So Microsoft wasn't messing when it said it had come up with something radical to fight back in smartphones. The announcement today of the Windows Phone 7 Series -- effectively a back-to-the-drawing board new platform -- bears the stamp of the old, Gatesian Microsoft, the company that did a U-turn on the web despite having piled cash into a proprietary network (and even the company that more recently but less successfully doubled down on Windows Vista security in another sharp piece of footwork).

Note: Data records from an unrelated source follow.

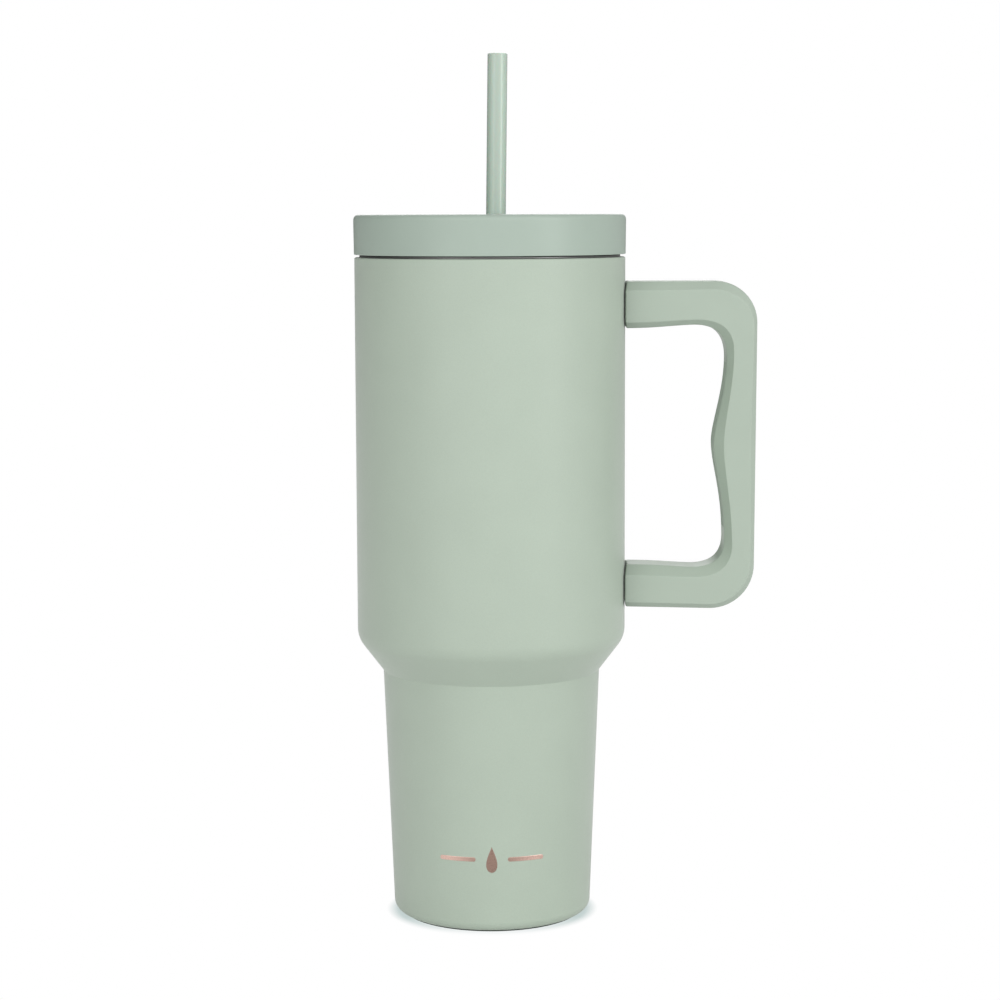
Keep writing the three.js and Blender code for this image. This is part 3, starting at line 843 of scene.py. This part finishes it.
def quadratic(start, control, end, steps):
    """Points along a curve with one control point."""
    first = tuple(s + (c - s) * 2 / 3 for s, c in zip(start, control))
    second = tuple(e + (c - e) * 2 / 3 for e, c in zip(end, control))
    return bezier(start, first, second, end, steps)


def handle_sides():
    """Matching points along the outer and the inner side of the handle, from the upper
    arm's end round the grip to the lower arm's end."""
    low_reach = HANDLE_REACH - DRAFT
    top_centre = (HANDLE_REACH - CORNER_TOP, UPPER_ARM_TOP - CORNER_TOP)
    low_centre = (low_reach - CORNER_LOW, LOWER_ARM_LOW + CORNER_LOW)
    low_end = (ARM_START, LOWER_ARM_LOW + LOWER_ARM_RISE)
    outer = line((ARM_START, UPPER_ARM_TOP), (top_centre[0], UPPER_ARM_TOP), ARM_STEPS)[:-1]
    outer += arc(top_centre, CORNER_TOP, 90, 0, BEND_STEPS)[:-1]
    outer += line((HANDLE_REACH, top_centre[1]), (low_reach, low_centre[1]), GRIP_STEPS)
    outer += arc(low_centre, CORNER_LOW, 0, -90, BEND_STEPS)[1:]
    outer += line((low_centre[0], LOWER_ARM_LOW), low_end, ARM_STEPS)[1:]

    def opening(arm, flare, bend):
        """An arm's inner side, from its end at the body out to its bend."""
        controls = (FLARE[0], arm), (FLARE[1], flare)
        return bezier((ARM_START, arm), *controls, bend, ARM_STEPS)

    upper_bend = (UPPER_BEND_X, UPPER_ARM_LOW + UPPER_FLARE)
    lower_bend = (LOWER_BEND_X, LOWER_ARM_TOP - LOWER_FLARE)
    top = (GRIP_INNER_TOP, GRIP_TOP)
    low = (GRIP_INNER_LOW, GRIP_LOW)
    inner = opening(UPPER_ARM_LOW, upper_bend[1] - 0.2, upper_bend)[:-1]
    inner += quadratic(upper_bend, (top[0], upper_bend[1]), top, BEND_STEPS)[:-1]
    inner += grip_face(GRIP_STEPS // 2)
    inner += quadratic(low, (low[0], lower_bend[1]), lower_bend, BEND_STEPS)[1:]
    inner += opening(LOWER_ARM_TOP, lower_bend[1] + 0.2, lower_bend)[-2::-1]
    return outer, inner


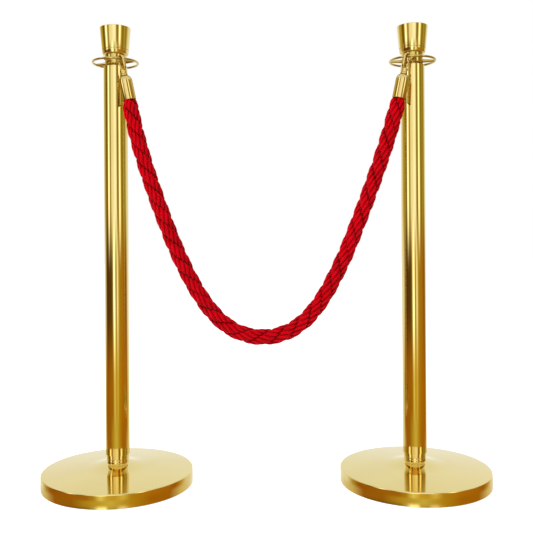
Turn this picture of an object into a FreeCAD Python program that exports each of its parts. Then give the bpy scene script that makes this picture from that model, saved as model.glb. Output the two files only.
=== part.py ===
import FreeCAD, Part
import math
import os

import Sketcher

# A pair of crown-top barrier posts joined by one hanging rope with a sprung snap hook at each end.
# The origin is on the floor, midway between the posts. +Z is up and +X runs along the line of posts.

Vector = FreeCAD.Vector
Rotation = FreeCAD.Rotation
Placement = FreeCAD.Placement

doc = FreeCAD.newDocument("stanchions")
size = doc.addObject("Spreadsheet::Sheet", "size")

DIMENSIONS = {
    # the set
    "post_spacing": 638,
    "small_gap": 0.05,
    "spare": 1,
    # base cover: a spun shell with a low cone, a steeper dome and a flat seat for the post
    "cover_lift": 1.5,
    "base_radius": 160,
    "rim_height": 30,
    "rim_round": 2.5,
    "dome_radius": 58,
    "dome_height": 38.5,
    "seat_radius": 25,
    "seat_height": 47,
    "cover_wall": 1.2,
    # weight and floor ring inside the cover
    "pad_inner": 118,
    "pad_outer": 155,
    "pad_height": 3,
    "weight_radius": 152,
    "weight_height": 15,
    "weight_round": 3,
    "boss_radius": 22,
    "recess_radius": 16,
    "recess_height": 16,
    # M12 bolt from below, with a split and a flat washer
    "bolt_radius": 6,
    "bolt_hole_radius": 6.6,
    "bolt_head_flats": 18,
    "bolt_head_height": 7.5,
    "bolt_end_height": 84,
    "flat_washer_radius": 12,
    "flat_washer_height": 2.5,
    "split_washer_radius": 10,
    "split_washer_height": 3,
    "split_width": 1.5,
    # collar, plugs and tube
    "neck_radius": 23.2,
    "neck_round": 0.8,
    "collar_top": 55.4,
    "tube_foot": 64,
    "tube_top": 892,
    "tube_radius": 25.4,
    "tube_wall": 1.2,
    "tube_round": 0.4,
    "plug_length": 32,
    "plug_blind": 8,
    # ring head
    "hub_radius": 22,
    "hub_top": 918,
    "ring_height": 902,
    "ring_radius": 47.5,
    "wire_radius": 2.5,
    "spoke_root": 4.2,
    "spoke_tip": 2.5,
    "spoke_sink": 4,
    # M10 stud through the hub
    "stud_radius": 5,
    "stud_hole_radius": 5.5,
    "stud_foot": 868,
    "stud_end": 935,
    # crown
    "lip_foot_radius": 24.4,
    "lip_round": 2.6,
    "lip_top_radius": 28.6,
    "seam_height": 928,
    "seam_gap": 0.5,
    "spigot_radius": 26.6,
    "spigot_height": 937,
    "spigot_wall": 2.4,
    "crown_web": 8,
    "crown_boss_radius": 10,
    "crown_wall": 1.8,
    "crown_radius": 32.8,
    "crown_edge_height": 975,
    "crown_round": 1.4,
    "crown_height": 979,
    # rope and ferrules
    "rope_diameter": 31.5,
    "rope_offset": 43.2,
    "ferrule_radius": 14,
    "ferrule_length": 51,
    "ferrule_wall": 1.1,
    "ferrule_flat": 7.3,
    "ferrule_web": 2,
    "rope_tail_drop": 12.5,
    "screw_drop": 38,
    "screw_radius": 1.6,
    "screw_head_radius": 2.6,
    "screw_head_height": 0.9,
    "screw_seat": 0.5,
    "screw_tip": 6.5,
    # snap hook, measured from the middle of the ring's wire down along the rope's end
    "hook_reach": 38.5,
    "hook_turn": 45,
    "hook_half_width": 8.9,
    "hook_thick": 4.2,
    "hook_wide": 6.2,
    "hook_gap": 0.6,
    "hook_nose": 5,
    "hook_shoulder": 17,
    "hook_bend": 12,
    "hook_bend_end": 70,
    "block_radius": 6.2,
    "block_top": 25,
    "block_foot": 34,
    "block_round": 1.5,
    "slot_width": 5.4,
    "slot_wall": 1.0,
    "slot_foot": 31.4,
    "slot_rise": 3,
    # gate, its pin and spring
    "gate_pivot_out": 4.2,
    "gate_pivot_drop": 28,
    "gate_radius": 1.7,
    "gate_boss_radius": 2.9,
    "gate_boss_thick": 2.5,
    "gate_tip_drop": 7.3,
    "gate_bar_start": 2.3,
    "gate_boss_offset": 0.2,
    "gate_pin_radius": 1.2,
    "gate_pin_length": 11.4,
    "spring_radius": 1.75,
    "spring_wire": 0.25,
    "spring_pitch": 0.65,
    "spring_turns": 3,
    "spring_offset": 0.5,
    # swivel
    "swivel_radius": 3,
    "swivel_top": 31,
    "swivel_head_radius": 5.5,
    "swivel_head_height": 2.8,
    "swivel_play": 0.15,
    "collar_radius": 7.2,
    "collar_height": 4.3,
    "collar_round": 1.4,
}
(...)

The Anyone But Microsoft camp will doubtless carp that the company has taken tactics and features popular from the iPhone and other devices but the new devices look elegant, the UI is instantly distinctive, there are some rave early reviews, an arm-long list of partners and the XBox games plus Microsoft Office integration is a totemic recognition that the artificial barriers between business and consumer devices is over.

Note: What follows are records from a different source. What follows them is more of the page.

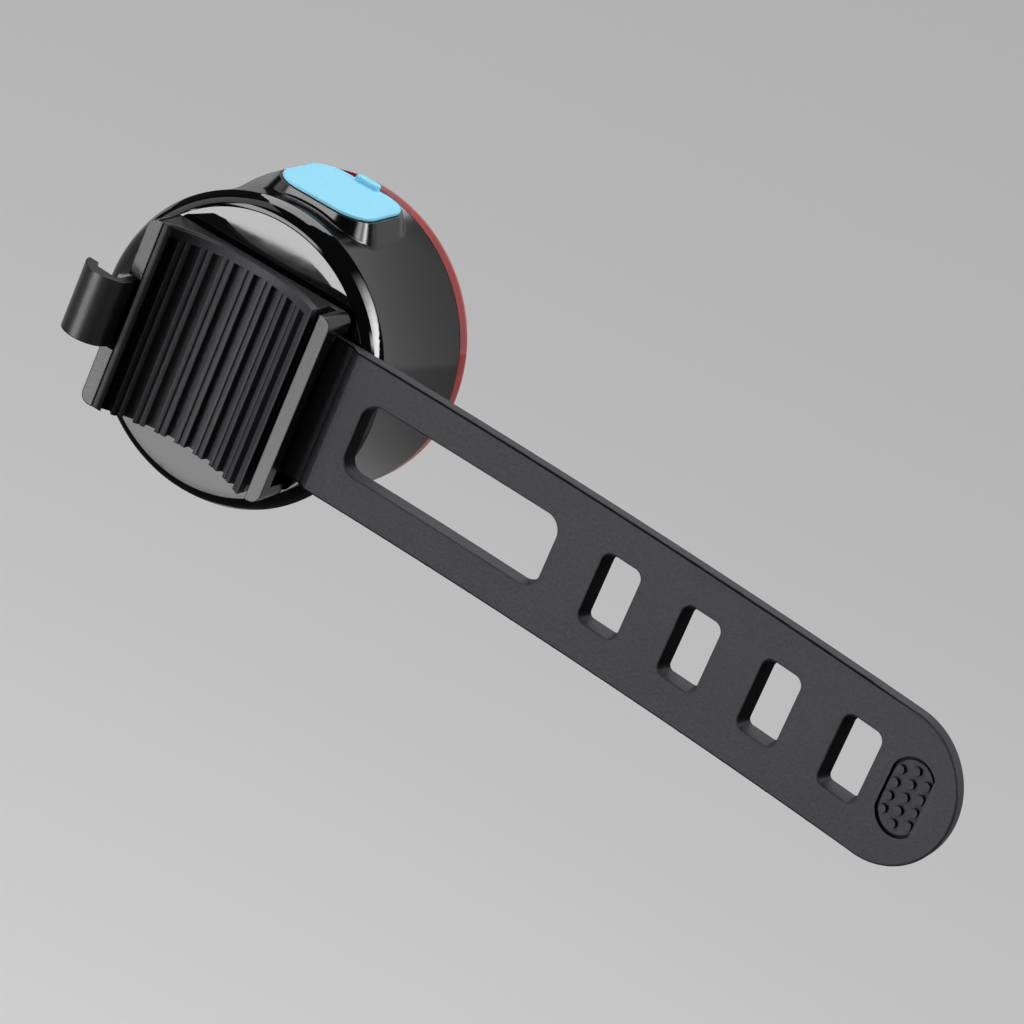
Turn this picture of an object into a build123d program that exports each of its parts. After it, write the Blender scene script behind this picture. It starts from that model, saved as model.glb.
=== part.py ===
from build123d import *
import os
from math import hypot

# Bicycle tail light that straps to a seat post.
# Z is the axis of the seat post, Y points backwards from the post to the lens,
# and X is the direction in which the strap lies open. The origin is on the post's axis.
os.makedirs("parts", exist_ok=True)

# Driving dimensions in millimetres: the bracket that sits on the post
post_radius = 16.0
saddle_length = 25.0
bracket_width = 26.6
lip_y = 12.2
lip_width = 1.8
pad_thickness = 1.2
pad_border = 1.2
corner_post_width = 2.3
bar_depth = 1.8
bracket_rim_y = 17.6
bracket_undercut = 1.3

# Driving dimensions: the lamp body, all round the Y axis
lens_radius = 20.0
rim_radius = 19.4
waist_radius = 19.1
bore_radius = 17.9
dome_radius = 17.7
dome_y = 18.5
dome_rise = 0.3
parting_y = 21.1
lens_y = 39.95
lens_front_y = 44.4
lens_flat_radius = 10.0
board_y = 32.75
board_thickness = 1.2
board_radius = 16.2

# Driving dimensions: the charging port and its flap
port_y = 31.5
flap_length = 13.05
flap_width = 13.1
flap_corner = 3.7
flap_thickness = 0.37
flap_bottom_z = 20.13
boss_top_z = 20.05
boss_margin = 0.4
boss_foot_radius = 0.6

# Driving dimensions: the push button
button_y = 30.6
button_width = 9.0
button_length = 6.6
button_face_z = 20.0
button_travel = 0.3

# Driving dimensions: the strap
strap_width = 18.6
strap_thickness = 2.0
strap_tip_x = 106.9
strap_start = (14.0, 16.4)
strap_slope = -0.0163
strap_bow = -0.00198
bead_radius = 1.5
bead_place = (10.9, 16.9)
window_ends = (19.6, 48.4)
window_height = 9.4
slot_size = (5.6, 9.4)
first_slot_x = 57.5
slot_pitch = 11.68
slot_count = 4
grip_x = 100.5

# Driving dimensions: the hook
hook_width = 8.7
hook_centre = (-15.2, 11.4)
hook_radius = 3.2
hook_thickness = 1.6

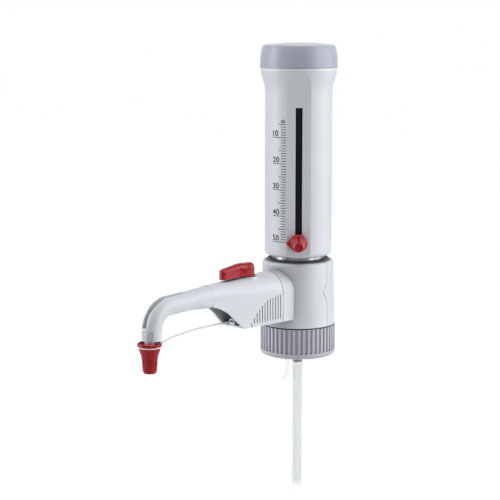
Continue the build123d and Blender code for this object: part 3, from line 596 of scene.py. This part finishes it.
def wrappedPlace(tree, ask):
    # lays x along the housing's round, from the right end, and y out from under its wall
    place = separate(tree, tree.nodes.new("GeometryNodeInputPosition").outputs[0])
    reach = mathNode(tree, "SUBTRACT", ask["Radius"], ask["Sunk"])
    reach = mathNode(tree, "ADD", reach, place["Y"])
    turn = mathNode(tree, "DIVIDE", place["X"], ask["Radius"])
    angle = mathNode(tree, "SUBTRACT", ask["Right Angle"], turn)
    return combine(tree, mathNode(tree, "MULTIPLY", reach, mathNode(tree, "COSINE", angle)),
                   mathNode(tree, "MULTIPLY", reach, mathNode(tree, "SINE", angle)), place["Z"])


def makeTickTree():
    # a column of printed lines wrapped round a cylinder
    tree = bpy.data.node_groups.new("scaleTickTree", "GeometryNodeTree")
    tree.interface.new_socket("Geometry", in_out="OUTPUT", socket_type="NodeSocketGeometry")
    kinds = {
        "Int": ("Count", "First Volume", "Line Points"),
        "Float": ("Pitch", "Top Height", "Minor Length", "Five Length", "Ten Length", "Line Width",
                  "Radius", "Proud", "Sunk", "Right Angle"),
        "Material": ("Finish",),
    }
    for kind, labels in kinds.items():
        for label in labels:
            tree.interface.new_socket(label, in_out="INPUT", socket_type="NodeSocket" + kind)
    ask = tree.nodes.new("NodeGroupInput").outputs
    leave = tree.nodes.new("NodeGroupOutput")
    column = tree.nodes.new("GeometryNodeMeshLine")
    column.mode = "OFFSET"
    put(tree, ask["Count"], column.inputs["Count"])
    put(tree, combine(tree, 0, 0, ask["Top Height"]), column.inputs["Start Location"])
    down = mathNode(tree, "MULTIPLY", ask["Pitch"], -1)
    put(tree, combine(tree, 0, 0, down), column.inputs["Offset"])
    index = tree.nodes.new("GeometryNodeInputIndex").outputs[0]
    volume = mathNode(tree, "ADD", index, ask["First Volume"])
    # a unit bar that starts at x and y 0, then is scaled to its line
    bar = tree.nodes.new("GeometryNodeMeshCube")
    bar.inputs["Size"].default_value = (1, 1, 1)
    put(tree, ask["Line Points"], bar.inputs["Vertices X"])
    shift = tree.nodes.new("GeometryNodeTransform")
    shift.inputs["Translation"].default_value = (0.5, 0.5, 0)
    put(tree, bar.outputs["Mesh"], shift.inputs["Geometry"])
    place = tree.nodes.new("GeometryNodeInstanceOnPoints")
    put(tree, column.outputs["Mesh"], place.inputs["Points"])
    put(tree, shift.outputs[0], place.inputs["Instance"])
    thickness = mathNode(tree, "ADD", ask["Proud"], ask["Sunk"])
    size = combine(tree, lengthByVolume(tree, volume, ask), thickness, ask["Line Width"])
    put(tree, size, place.inputs["Scale"])
    whole = tree.nodes.new("GeometryNodeRealizeInstances")
    put(tree, place.outputs[0], whole.inputs[0])
    wrap = tree.nodes.new("GeometryNodeSetPosition")
    put(tree, whole.outputs[0], wrap.inputs["Geometry"])
    put(tree, wrappedPlace(tree, ask), wrap.inputs["Position"])
    finish = tree.nodes.new("GeometryNodeSetMaterial")
    put(tree, wrap.outputs[0], finish.inputs["Geometry"])
    put(tree, ask["Finish"], finish.inputs["Material"])
    put(tree, finish.outputs[0], leave.inputs[0])
    return tree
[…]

Some of the coverage seems to suggest that the future smartphone sector has become a three-way battle between Apple, Google and Microsoft. That's just silly and the fact is that this stands to be a fragmented market for years to come with RIM still formidable in the corporate, messaging-addicted corporate sector, Symbian and Linux jokers wild on open source, and Intel a dark horse that could yet run a bigger race.
There is plenty of scope for cunning alliances, price wars and all the dark arts of capitalism to be displayed and it's good to have Microsoft back to stir things up. Let the games begin.